[START AVAILABLE DATA]

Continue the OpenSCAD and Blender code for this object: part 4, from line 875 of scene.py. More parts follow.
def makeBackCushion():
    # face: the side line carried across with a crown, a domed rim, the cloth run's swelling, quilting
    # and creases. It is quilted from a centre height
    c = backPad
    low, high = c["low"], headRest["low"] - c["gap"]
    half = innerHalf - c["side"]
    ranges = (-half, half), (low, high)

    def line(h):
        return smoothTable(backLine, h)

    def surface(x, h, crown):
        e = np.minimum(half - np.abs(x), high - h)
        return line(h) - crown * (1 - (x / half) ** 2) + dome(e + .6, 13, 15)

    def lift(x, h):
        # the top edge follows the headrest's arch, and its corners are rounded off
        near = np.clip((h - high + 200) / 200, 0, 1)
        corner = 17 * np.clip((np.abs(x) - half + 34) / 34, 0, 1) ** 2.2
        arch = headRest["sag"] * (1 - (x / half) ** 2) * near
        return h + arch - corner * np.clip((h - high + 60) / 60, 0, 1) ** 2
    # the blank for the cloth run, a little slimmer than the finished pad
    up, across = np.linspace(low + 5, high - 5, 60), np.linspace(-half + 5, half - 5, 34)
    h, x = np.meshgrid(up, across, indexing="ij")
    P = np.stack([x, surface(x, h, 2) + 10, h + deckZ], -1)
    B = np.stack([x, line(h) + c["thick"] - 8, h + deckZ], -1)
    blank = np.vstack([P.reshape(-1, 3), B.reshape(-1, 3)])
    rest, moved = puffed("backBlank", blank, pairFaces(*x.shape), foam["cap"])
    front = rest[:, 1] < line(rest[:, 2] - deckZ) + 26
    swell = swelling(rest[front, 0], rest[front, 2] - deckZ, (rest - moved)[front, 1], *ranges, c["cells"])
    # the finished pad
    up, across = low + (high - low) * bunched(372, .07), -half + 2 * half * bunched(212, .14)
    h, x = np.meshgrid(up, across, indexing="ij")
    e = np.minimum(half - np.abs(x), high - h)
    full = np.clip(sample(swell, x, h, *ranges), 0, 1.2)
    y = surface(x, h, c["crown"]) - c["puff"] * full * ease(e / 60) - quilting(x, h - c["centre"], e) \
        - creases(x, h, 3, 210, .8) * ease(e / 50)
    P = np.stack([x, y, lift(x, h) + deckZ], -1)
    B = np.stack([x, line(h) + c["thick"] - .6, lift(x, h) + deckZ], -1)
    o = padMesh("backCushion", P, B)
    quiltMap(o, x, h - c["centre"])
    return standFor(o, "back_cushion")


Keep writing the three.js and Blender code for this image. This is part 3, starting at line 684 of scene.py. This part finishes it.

[END AVAILABLE DATA]

### GIVEN EXERCISE
Reproduce the entire listing word for word.

### FINAL RESULT
Continue the OpenSCAD and Blender code for this object: part 4, from line 875 of scene.py. More parts follow.
def makeBackCushion():
    # face: the side line carried across with a crown, a domed rim, the cloth run's swelling, quilting
    # and creases. It is quilted from a centre height
    c = backPad
    low, high = c["low"], headRest["low"] - c["gap"]
    half = innerHalf - c["side"]
    ranges = (-half, half), (low, high)

    def line(h):
        return smoothTable(backLine, h)

    def surface(x, h, crown):
        e = np.minimum(half - np.abs(x), high - h)
        return line(h) - crown * (1 - (x / half) ** 2) + dome(e + .6, 13, 15)

    def lift(x, h):
        # the top edge follows the headrest's arch, and its corners are rounded off
        near = np.clip((h - high + 200) / 200, 0, 1)
        corner = 17 * np.clip((np.abs(x) - half + 34) / 34, 0, 1) ** 2.2
        arch = headRest["sag"] * (1 - (x / half) ** 2) * near
        return h + arch - corner * np.clip((h - high + 60) / 60, 0, 1) ** 2
    # the blank for the cloth run, a little slimmer than the finished pad
    up, across = np.linspace(low + 5, high - 5, 60), np.linspace(-half + 5, half - 5, 34)
    h, x = np.meshgrid(up, across, indexing="ij")
    P = np.stack([x, surface(x, h, 2) + 10, h + deckZ], -1)
    B = np.stack([x, line(h) + c["thick"] - 8, h + deckZ], -1)
    blank = np.vstack([P.reshape(-1, 3), B.reshape(-1, 3)])
    rest, moved = puffed("backBlank", blank, pairFaces(*x.shape), foam["cap"])
    front = rest[:, 1] < line(rest[:, 2] - deckZ) + 26
    swell = swelling(rest[front, 0], rest[front, 2] - deckZ, (rest - moved)[front, 1], *ranges, c["cells"])
    # the finished pad
    up, across = low + (high - low) * bunched(372, .07), -half + 2 * half * bunched(212, .14)
    h, x = np.meshgrid(up, across, indexing="ij")
    e = np.minimum(half - np.abs(x), high - h)
    full = np.clip(sample(swell, x, h, *ranges), 0, 1.2)
    y = surface(x, h, c["crown"]) - c["puff"] * full * ease(e / 60) - quilting(x, h - c["centre"], e) \
        - creases(x, h, 3, 210, .8) * ease(e / 50)
    P = np.stack([x, y, lift(x, h) + deckZ], -1)
    B = np.stack([x, line(h) + c["thick"] - .6, lift(x, h) + deckZ], -1)
    o = padMesh("backCushion", P, B)
    quiltMap(o, x, h - c["centre"])
    return standFor(o, "back_cushion")


Keep writing the three.js and Blender code for this image. This is part 3, starting at line 684 of scene.py. This part finishes it.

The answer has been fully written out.